Dynamic Treewidth in Logarithmic Time
Tuukka Korhonen
TL;DR
This work delivers a dynamic data structure that maintains a tree decomposition of a dynamic graph with width at most $9\cdot\mathsf{tw}(G)+8$ while supporting edge insertions and deletions with amortized time $2^{O(k)}\log n$, where $k$ is an upper bound on treewidth. The key innovation is a downwardly well-linked, or downwards well-linked , superbranch decomposition that supports local rotations and contractions, enabling splay-tree-like amortized analysis. It also shows how to maintain arbitrary dynamic programming schemes on the decomposition via tree-decomposition automata and prefix-rebuilding updates, yielding dynamic Courcelle-type results with $O_k(\log n)$ amortized update time. The approach improves prior subpolynomial-time dynamic treewidth structures and offers a simpler, modular framework with broad potential applications in dynamic graph algorithms and parameterized DP. Overall, the paper advances practical dynamic graph algorithms by achieving near-constant-exponential dependence on $k$ in update time while maintaining strong decomposition guarantees.
Abstract
We present a dynamic data structure that maintains a tree decomposition of width at most $9k+8$ of a dynamic graph with treewidth at most $k$, which is updated by edge insertions and deletions.
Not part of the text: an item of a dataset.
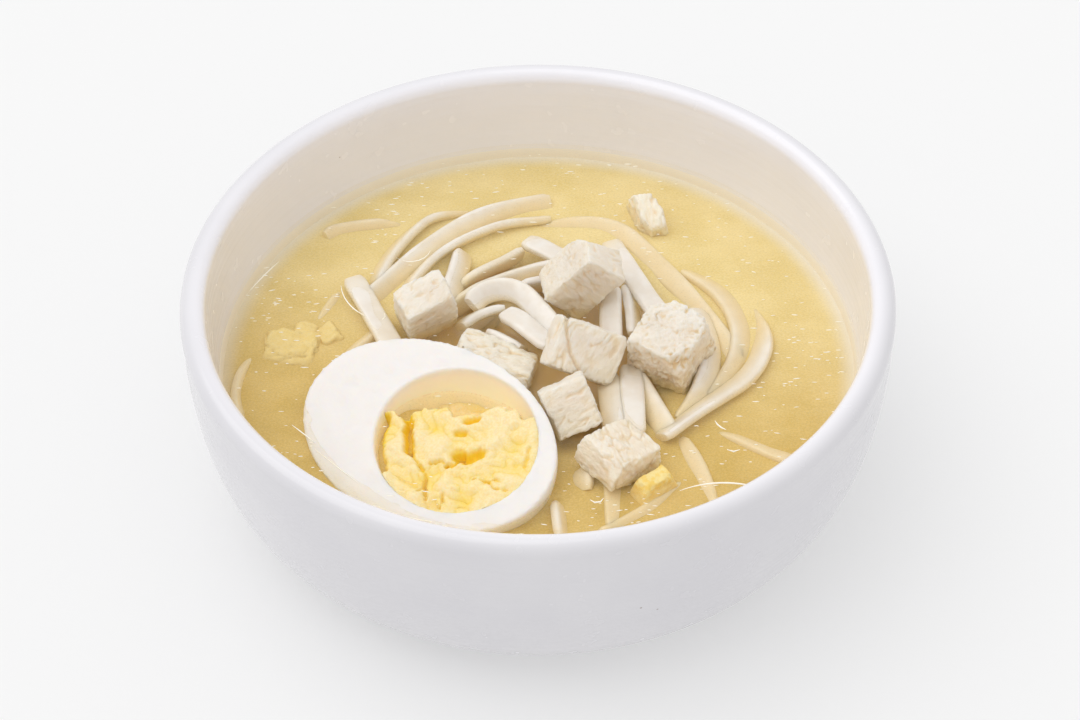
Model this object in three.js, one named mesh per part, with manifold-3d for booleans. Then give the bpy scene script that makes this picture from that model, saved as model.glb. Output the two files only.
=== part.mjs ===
// A bowl of chicken noodle soup: a round stoneware bowl of golden broth with a heap of flat
// wheat noodles, chunks of boiled chicken breast, half a boiled egg and a crumb of its yolk.
//
// Millimetres, +Z up. The origin is the middle of the foot ring, on the table. The egg lies at
// the front left: +X is to the right of the bowl and +Y to its back.

import * as THREE from 'three';
import { mergeVertices } from 'three/addons/utils/BufferGeometryUtils.js';
import Module from 'manifold-3d';

// The bowl
const BOWL_HEIGHT = 50;
const RIM_RADIUS = 75;
const WALL = 5.3;
const BELLY_HEIGHT = 2; // the belly ends this far above the table, on the foot ring
const FOOT_RADIUS = 37.5;
const FOOT_WIDTH = 5;
const FOOT_RECESS = 1.4;
const FLOOR_HEIGHT = 9.4;
const FLOOR_RADIUS = 26;
const GROOVE_BELOW_RIM = 7.5;
const GROOVE_DEPTH = 0.35;
const GROOVE_WIDTH = 1.8;
const BOWL_SEGMENTS = 56;

// The broth and the space that touching pieces keep
const BROTH_LEVEL = 29.2;
const GAP = 0.3;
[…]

The amortized update time of our data structure is $2^{O(k)} \log n$, where $n$ is the number of vertices. The data structure also supports maintaining any ``dynamic programming scheme'' on the tree decomposition, providing, for example, a dynamic version of Courcelle's theorem with $O_{k}(\log n)$ amortized update time; the $O_{k}(\cdot)$ notation hides factors that depend on $k$. This improves upon a result of Korhonen, Majewski, Nadara, Pilipczuk, and Sokołowski [FOCS 2023], who gave a similar data structure but with amortized update time $2^{k^{O(1)}} n^{o(1)}$. Furthermore, our data structure is arguably simpler. Our main novel idea is to maintain a tree decomposition that is ``downwards well-linked'', which allows us to implement local rotations and analysis similar to those for splay trees.